How does skewness affect the mean and median of a dataset?
- In a positively skewed distribution, the mean is greater than the median
- In a positively skewed distribution, the median is greater than the mean
- Skewness affects only the mean
- Skewness does not affect the mean and median
In a positively skewed distribution, the mean is greater than the median as the mean gets pulled in the direction of the skew (towards the right tail). In a negatively skewed distribution, the mean is less than the median as the mean gets pulled towards the left tail.
What are confidence intervals used for in statistics?
- To determine the median of a sample
- To determine the spread of data in a sample
- To estimate the population parameter
- To find the mean of a sample
Confidence intervals are used to estimate the range within which the true population parameter lies with a certain degree of confidence. They do not specifically determine the mean, median, or spread of a sample.
What is the difference between frequentist and Bayesian statistics?
- Bayesians use Bayes' theorem, frequentists do not
- Frequentists believe in probability and Bayesians do not
- Frequentists interpret probability as a long-run frequency, Bayesians as a degree of belief
- There is no difference
Frequentist statistics interprets probability as the long-run frequency of events, whereas Bayesian statistics interprets probability as a degree of belief or as subjective probability. The Bayesian approach uses Bayes' theorem to update probabilities based on new data.
________ is a measure of asymmetry of a probability distribution.
- Mean
- Median
- Mode
- Skewness
Skewness is a measure of the asymmetry of a probability distribution about its mean. It quantifies the direction and extent of skew (departure from horizontal symmetry) in the data.
The _________ states that the sampling distribution of the sample means approaches a normal distribution as the sample size gets larger—no matter what the shape of the population distribution.
- Central Limit Theorem
- Law of Large Numbers
- Probability Rule
- Sampling Distribution
The Central Limit Theorem states that the sampling distribution of the sample means approaches a normal distribution as the sample size gets larger—no matter what the shape of the population distribution. This allows us to apply normal probability calculations to situations that might not initially seem appropriate for them.
What does a scatter plot with points clustered tightly around a line indicate?
- A strong correlation
- A weak correlation
- An undefined correlation
- No correlation
When points in a scatter plot are clustered tightly around a line, it indicates a strong correlation between the two variables. The line is typically a line of best fit or regression line.
What assumptions are made when conducting an ANOVA test?

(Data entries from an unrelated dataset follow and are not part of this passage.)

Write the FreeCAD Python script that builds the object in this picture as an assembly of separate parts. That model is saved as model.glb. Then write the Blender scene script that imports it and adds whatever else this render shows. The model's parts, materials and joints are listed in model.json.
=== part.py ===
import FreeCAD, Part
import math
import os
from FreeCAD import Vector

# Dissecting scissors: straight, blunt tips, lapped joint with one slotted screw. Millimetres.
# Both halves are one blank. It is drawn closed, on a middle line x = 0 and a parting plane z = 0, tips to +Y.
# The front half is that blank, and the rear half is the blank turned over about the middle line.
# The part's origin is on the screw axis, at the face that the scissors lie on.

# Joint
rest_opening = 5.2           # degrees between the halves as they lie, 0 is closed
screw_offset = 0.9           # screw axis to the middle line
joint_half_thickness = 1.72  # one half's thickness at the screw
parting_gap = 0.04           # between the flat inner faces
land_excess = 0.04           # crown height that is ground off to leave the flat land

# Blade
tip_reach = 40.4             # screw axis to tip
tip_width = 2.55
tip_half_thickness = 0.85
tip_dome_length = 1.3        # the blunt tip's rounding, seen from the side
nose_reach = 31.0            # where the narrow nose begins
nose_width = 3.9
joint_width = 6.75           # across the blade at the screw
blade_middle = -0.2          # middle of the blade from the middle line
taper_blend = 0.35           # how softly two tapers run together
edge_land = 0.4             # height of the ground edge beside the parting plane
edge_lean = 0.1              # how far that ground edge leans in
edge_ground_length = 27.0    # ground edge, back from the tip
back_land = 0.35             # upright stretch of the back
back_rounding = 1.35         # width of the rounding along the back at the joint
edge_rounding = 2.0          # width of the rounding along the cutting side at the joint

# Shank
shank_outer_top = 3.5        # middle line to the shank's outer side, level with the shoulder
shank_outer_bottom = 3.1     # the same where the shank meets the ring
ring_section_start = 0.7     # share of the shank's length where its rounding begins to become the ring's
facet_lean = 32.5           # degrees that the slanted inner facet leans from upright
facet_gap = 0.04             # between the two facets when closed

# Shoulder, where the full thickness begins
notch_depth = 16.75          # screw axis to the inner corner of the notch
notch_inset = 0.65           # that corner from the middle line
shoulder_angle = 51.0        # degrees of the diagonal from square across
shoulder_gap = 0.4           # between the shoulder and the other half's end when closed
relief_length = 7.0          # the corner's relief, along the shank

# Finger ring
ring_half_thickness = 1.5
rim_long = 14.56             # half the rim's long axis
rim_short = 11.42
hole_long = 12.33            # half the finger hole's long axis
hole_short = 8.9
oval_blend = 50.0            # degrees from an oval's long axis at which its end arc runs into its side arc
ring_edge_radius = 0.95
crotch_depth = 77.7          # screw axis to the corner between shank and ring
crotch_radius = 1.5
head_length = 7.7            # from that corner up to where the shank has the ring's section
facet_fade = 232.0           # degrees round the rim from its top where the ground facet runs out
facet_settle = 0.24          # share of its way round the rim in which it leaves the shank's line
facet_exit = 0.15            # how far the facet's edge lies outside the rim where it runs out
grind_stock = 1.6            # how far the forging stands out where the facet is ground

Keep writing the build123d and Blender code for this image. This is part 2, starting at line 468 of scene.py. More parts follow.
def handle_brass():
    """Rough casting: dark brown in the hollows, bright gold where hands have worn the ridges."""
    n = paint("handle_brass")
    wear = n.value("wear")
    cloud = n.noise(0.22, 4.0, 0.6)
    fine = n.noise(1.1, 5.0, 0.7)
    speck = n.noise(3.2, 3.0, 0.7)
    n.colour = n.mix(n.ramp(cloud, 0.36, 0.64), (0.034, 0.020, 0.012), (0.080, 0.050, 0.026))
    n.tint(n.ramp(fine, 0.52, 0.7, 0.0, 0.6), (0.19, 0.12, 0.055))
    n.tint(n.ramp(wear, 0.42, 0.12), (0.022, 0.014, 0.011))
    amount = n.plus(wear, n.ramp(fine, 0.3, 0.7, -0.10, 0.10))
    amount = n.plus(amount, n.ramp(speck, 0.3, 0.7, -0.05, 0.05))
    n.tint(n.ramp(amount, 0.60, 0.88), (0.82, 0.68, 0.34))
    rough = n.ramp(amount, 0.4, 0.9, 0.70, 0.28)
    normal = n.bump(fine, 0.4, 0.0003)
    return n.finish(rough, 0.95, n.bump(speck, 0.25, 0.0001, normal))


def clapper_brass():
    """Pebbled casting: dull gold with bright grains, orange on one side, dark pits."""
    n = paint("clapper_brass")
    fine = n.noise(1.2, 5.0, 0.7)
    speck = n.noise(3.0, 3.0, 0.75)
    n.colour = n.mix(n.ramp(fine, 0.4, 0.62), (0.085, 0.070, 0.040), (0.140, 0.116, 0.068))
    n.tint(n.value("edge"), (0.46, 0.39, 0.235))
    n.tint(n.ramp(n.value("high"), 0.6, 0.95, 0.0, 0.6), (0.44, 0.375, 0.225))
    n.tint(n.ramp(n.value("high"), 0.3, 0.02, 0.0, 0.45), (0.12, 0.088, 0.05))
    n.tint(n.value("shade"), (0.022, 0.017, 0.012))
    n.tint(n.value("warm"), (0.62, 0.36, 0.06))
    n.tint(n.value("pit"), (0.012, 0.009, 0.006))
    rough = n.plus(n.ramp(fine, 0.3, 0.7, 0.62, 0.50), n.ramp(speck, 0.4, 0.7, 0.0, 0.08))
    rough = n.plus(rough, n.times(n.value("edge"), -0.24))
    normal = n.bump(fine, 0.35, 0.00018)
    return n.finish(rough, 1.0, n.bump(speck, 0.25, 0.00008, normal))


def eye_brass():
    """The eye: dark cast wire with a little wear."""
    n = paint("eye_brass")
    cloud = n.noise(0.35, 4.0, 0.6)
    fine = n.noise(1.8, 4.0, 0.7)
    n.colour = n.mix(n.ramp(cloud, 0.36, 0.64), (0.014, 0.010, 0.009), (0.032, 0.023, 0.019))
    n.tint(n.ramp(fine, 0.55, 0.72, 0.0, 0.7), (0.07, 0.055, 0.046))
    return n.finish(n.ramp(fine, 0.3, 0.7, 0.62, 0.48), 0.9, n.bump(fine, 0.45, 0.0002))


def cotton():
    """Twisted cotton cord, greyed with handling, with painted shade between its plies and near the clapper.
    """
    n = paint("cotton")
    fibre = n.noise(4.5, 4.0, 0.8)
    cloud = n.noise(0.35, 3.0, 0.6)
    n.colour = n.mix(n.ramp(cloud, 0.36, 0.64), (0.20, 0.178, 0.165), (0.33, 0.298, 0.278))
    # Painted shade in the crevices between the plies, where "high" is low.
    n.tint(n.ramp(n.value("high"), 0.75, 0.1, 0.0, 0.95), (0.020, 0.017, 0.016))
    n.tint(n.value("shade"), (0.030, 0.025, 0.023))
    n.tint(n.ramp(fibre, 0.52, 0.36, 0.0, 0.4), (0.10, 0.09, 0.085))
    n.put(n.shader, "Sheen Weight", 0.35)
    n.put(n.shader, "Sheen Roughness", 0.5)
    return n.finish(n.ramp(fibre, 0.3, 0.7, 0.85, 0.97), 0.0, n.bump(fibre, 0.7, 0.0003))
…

- Independent observations, no outliers, equal sample sizes
- Independent observations, normal distribution of variables, no outliers
- Independent observations, normally distributed residuals, homoscedasticity
- No missing data, normally distributed residuals, no outliers
ANOVA makes three key assumptions: 1) Observations are independent. 2) Residuals (the differences between the observed and predicted values) are normally distributed. 3) The variance of the residuals is the same for all groups (homoscedasticity).
The ________ of a random variable is the sum of the probabilities of all possible outcomes.
- Distribution
- Expected value
- Mean
- Variance
The "expected value" of a random variable is the sum of all possible values it can take, each multiplied by the probability of that outcome. It gives us the mean or average value of the random variable and is a fundamental concept in probability theory and statistics.
Why might you perform a paired t-test?
- All of the above
- To compare the means of the same group at two different times
- To compare the means of two different populations
- To compare two independent groups
A paired t-test is used to compare the means of the same group at two different times or under two different conditions. It is not used to compare independent groups or different populations.
In the factor analysis, the _______ measures the amount of variance in all the variables which is accounted for by that factor.
- communality
- eigenvalue
- factor variance
- total variance
In the factor analysis, the eigenvalue measures the amount of variance in all the variables which is accounted for by that factor.
A ________ distribution has a constant probability.
- Binomial
- Normal
- Poisson
- Uniform
A uniform distribution is a type of probability distribution in which all outcomes are equally likely. This implies a constant probability for all outcomes.
What can cause the Chi-square test for goodness of fit to be biased?
- Having a large sample size
- Having a small sample size
- Having equal expected frequencies in all categories
- Having normally distributed data
A small sample size can lead to unreliable results in a Chi-square test for goodness of fit. This can be due to the fact that the test requires a sufficient number of observations in each category to provide a reliable estimate of the distribution.